The Last Five Years (2014) is a film adaptation of the Off-Broadway musical of the same name by Jason Robert Brown. The film was written and directed by Richard Lagravenese and stars Anna Kendrick (Pitch Perfect, Up In The Air) and Jeremy Jordan (Broadway’s Newsies, TV’s Smash).

The story follows the rise and fall of the five-year relationship between struggling actress Cathy Hiatt and novelist Jamie Wellerstein. Like the musical, the film is sung through, which means that the story is told entirely through song. The film (unlike the musical, which I have not had the pleasure to see) does have a couple of spots where there is brief dialogue, but they are absolutely minimal. And here, unlike in the stage production, the characters actually get a chance to interact with one another, which adds another bit of depth to the material. (On stage, they each tell their side of the story directly to the audience and only interact once).

What sets the story apart, however, is that it is not told in chronological order; Cathy’s arc begins at the end of the relationship and moves backwards, while Jamie’s arc starts at the beginning and moves forwards. The viewpoints alternate throughout the film, with the two stories intersecting in the middle, at the point where the characters get engaged and then married.

Overall, the film is beautiful… and heartbreaking. The score is modern and poignant, and a few of the tunes are the kind that have a tendency to stick with you. I will definitely be buying the soundtrack to the film later this week. And there is no doubt that the beauty of the film lies in the performances of the two leads. Especially when it comes to light that the performances were all captured live. No lip-syncing here.

To steal a line from Jordan’s Bonnie And Clyde on Broadway co-star, Laura Osnes, Jeremy Jordan can sing the crap out of anything and doesn’t disappoint here.

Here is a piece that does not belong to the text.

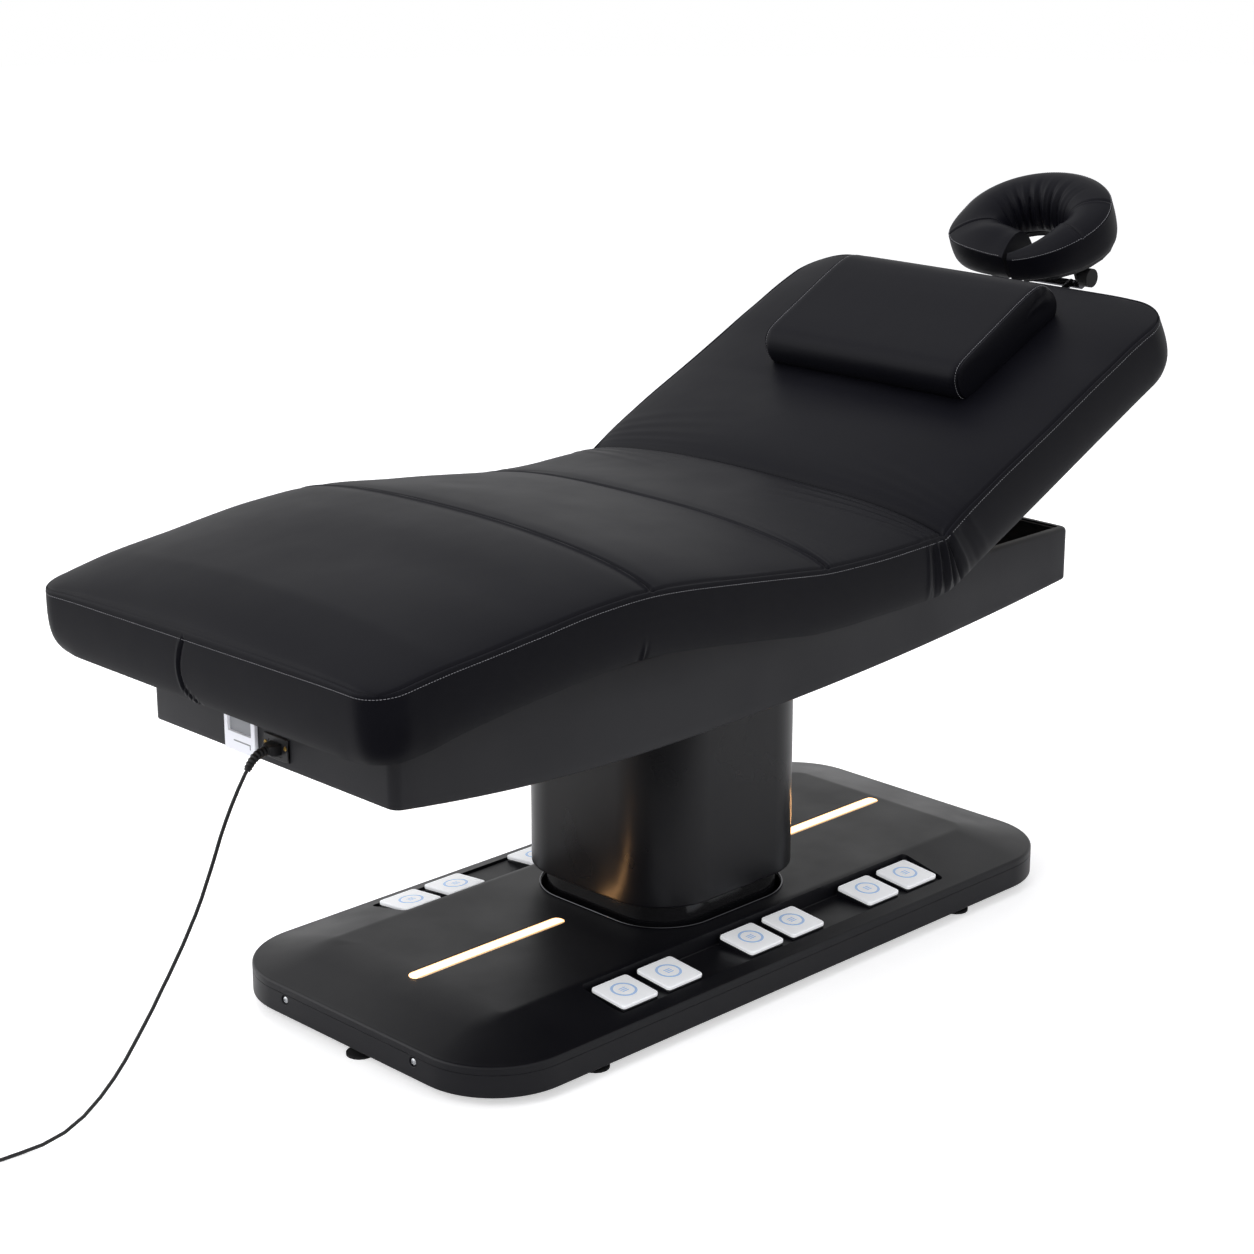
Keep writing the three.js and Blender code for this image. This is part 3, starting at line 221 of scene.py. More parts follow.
def tube(path, radii, sides=12):
    """Circles of the given radii round each point of a path, square to it: point + radius *
    (cos * side + sin * rise), with side = tangent x Z and rise = side x tangent."""
    path = np.asarray(path, float)
    tangent = unit(np.gradient(path, axis=0))
    side = unit(np.cross(tangent, (0, 0, 1)))
    rise = np.cross(side, tangent)
    turn = np.arange(sides) / sides * 2 * math.pi
    radii = np.broadcast_to(np.asarray(radii, float), len(path))[:, None, None]
    return path[:, None] + radii * (np.cos(turn)[None, :, None] * side[:, None]
                                    + np.sin(turn)[None, :, None] * rise[:, None])


print("a test loop has", len(rounded_rectangle(2, 1, 0.5, 6)), "points")

# %% [markdown]
# ## The mains lead
# A round PVC lead, 5.7 mm thick, leaves the ribbed boot of its connector, hangs to the floor under its
# own weight and runs off to the left. The length that a camera never shows lies in a neat coil of two
# layers just outside the view. It could be a curve object; a mesh tube along whole arrays of points is
# used here, because the run has to stretch between the lifting body and the floor.

# %% Route of the lead
LEAD, INLET_Y, INLET_Z = 5.7, -24, 542
hang = np.array([
    [-862.2, -24, 520.8], [-865.8, -23.9, 516.4], [-876, -20.5, 496], [-887, -17, 472], [-896, -13.5, 449],
    [-904, -10.5, 427], [-911, -8, 405], [-918, -5, 383], [-926, -2.5, 361], [-934, 0, 339],
    [-943, 3, 317], [-953, 6.5, 295], [-963, 10, 273], [-974, 14, 251], [-985, 18, 229],
    [-997, 22, 207], [-1009, 26, 184], [-1022, 30.5, 161], [-1036, 36, 136], [-1051, 41, 111],
    [-1068, 47, 86], [-1088, 54, 61], [-1112, 62, 37], [-1140, 71, 18], [-1172, 80, 7],
    [-1206, 87, 3.4], [-1240, 90, 3.1], [-1290, 90, 3], [-1340, 90, 3]])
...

The emotion that he brings with just his voice alone is incredible, and there is a reason that he is considered one of the top talents on Broadway (and is completely wasted as sidekick Winn Schott on The CW’s Supergirl. But that’s a rant for another day!) His rendition of ‘Nobody Needs To Know’ makes you want to both hate him and hold him, all in the same breath. Kendrick is excellent in the flashier role of Cathy (she gets the more memorable songs of the bunch) and proves that she is the whole package once more. The nuance and subtlety of her performance makes it a must see.

The only problem I had with the film was that it seemed to get a little muddled in the middle. A couple of times I felt myself a little lost as to where exactly we were in the timeline, which is one of the issues with having the leads on screen together. It was a mad scramble to see if they were wearing wedding rings to try and place the scene. This is a minor complaint, however and will probably work itself out during rewatch.

The film doesn’t fit in the happy, all-is-right-with-the-world box that most musicals find themselves in. Neither character is exceptionally likeable, and yet their inevitable end still breaks your heart. It’s raw and real and oh so resonant to anyone who has ever made the wrong choices, for reasons that they felt were right, in a relationship and had their heart broken in the process.